**Estimation of heavy vehicle rollover potential using reliability principles**

**P. Cruz ^{1}*, T. Echaveguren *, P. González ****

* Universidad de Concepción, Concepción. CHILE

** MOVISMART Ltda., Concepción. CHILE

**ABSTRACT**

Rollover is defined as a moving vehicle’s abrupt loss of the trajectory of the center of gravity. In horizontal curves, it refers to overturning by an unbalance of the lateral acceleration. The likelihood that this turnover occurs can be estimated by studying the static rollover potential, which is calculated with lateral acceleration thresholds that, when being exceeded, make the vehicle to suffer a rollover. These models consider the geometry of the vehicle, the road and operating speed, and sometimes the vehicle’s suspension system. This approach is suitable for analyzing the rollover potential of individual vehicles, but it is not very practical when analyzing vehicle fleets driving at operating speeds that follow a probability distribution according to the geometrical conditions of the environment and the type of vehicle. This work analyzes the rollover phenomenon through a probabilistic approach based on the reliability theory, which allows estimating the rollover risk considering random variables.
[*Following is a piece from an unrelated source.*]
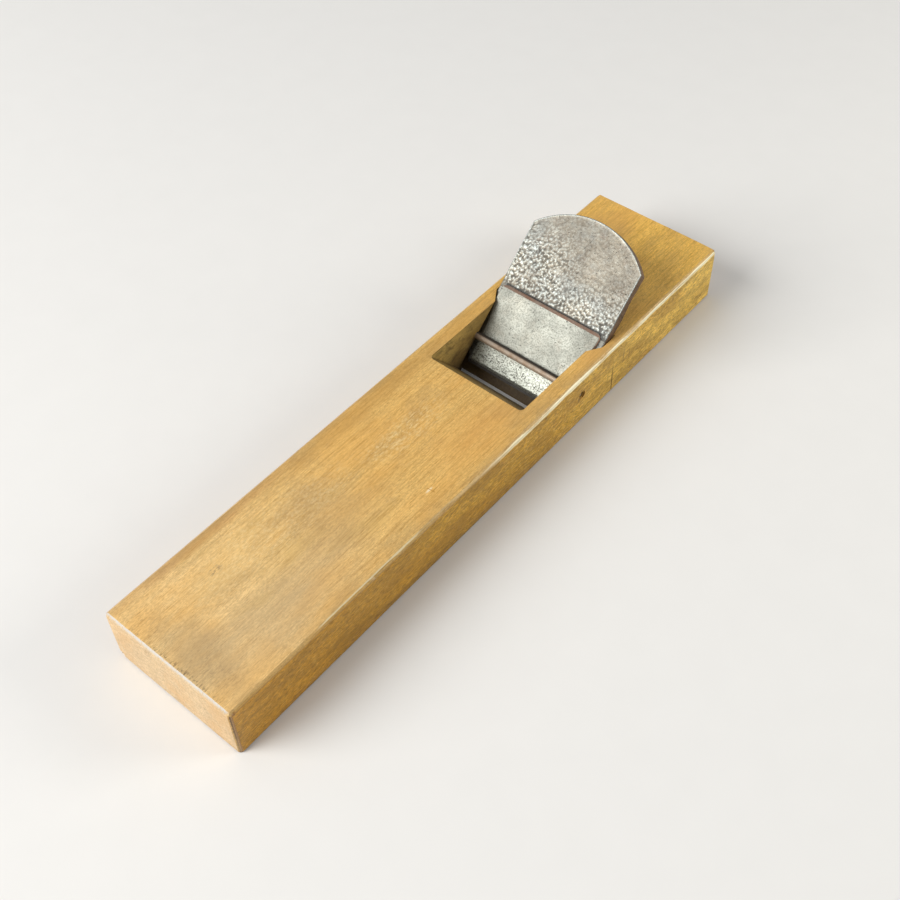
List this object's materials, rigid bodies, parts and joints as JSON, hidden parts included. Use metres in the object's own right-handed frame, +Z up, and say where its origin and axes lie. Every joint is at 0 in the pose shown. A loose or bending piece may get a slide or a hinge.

It applies the Hasofer-Lind First-Order Reliability Method to calculate the rollover probability, based on the geometry, type of vehicle, and operating speed when taking horizontal curves. Additionally, it discusses three rollover calculation methods and presents the reliability theory concepts used herein. This paper describes the construction of limit state functions, experimental design, input data, and the failure probability curves for 4 types of vehicle and 3 input speeds. It was concluded that it is not recommendable to use a horizontal curve radius of less than 170 m, especially because heavy vehicles run the risk of suffering rollover.

**Keywords:** Rollover, lateral acceleration, operating speed, radius, failure probabilty, reliability

**1. Introduction**

Rollover is defined as the destabilization of a vehicle’s center of gravity. It produces an overturning force that separates the vehicles’ tires from the pavement, together with a sudden loss of control of the vehicle and its trajectory, which generally ends up in an accident. In horizontal curves, rollover affects mainly heavy vehicles, which enter the curves at high speeds. The phenomenon is further magnified in heavy vehicles with narrow track widths and when the center of gravity is high.

The design standards for horizontal curves usually establish design models based on skidding, a phenomenon that affects mainly light vehicles, assuming as a design condition that the design radius is sufficiently large so as not to produce rollover in heavy vehicles. Nevertheless, the occurrence of rollover accidents in national highways demonstrates that the design assumption should be examined in more detail.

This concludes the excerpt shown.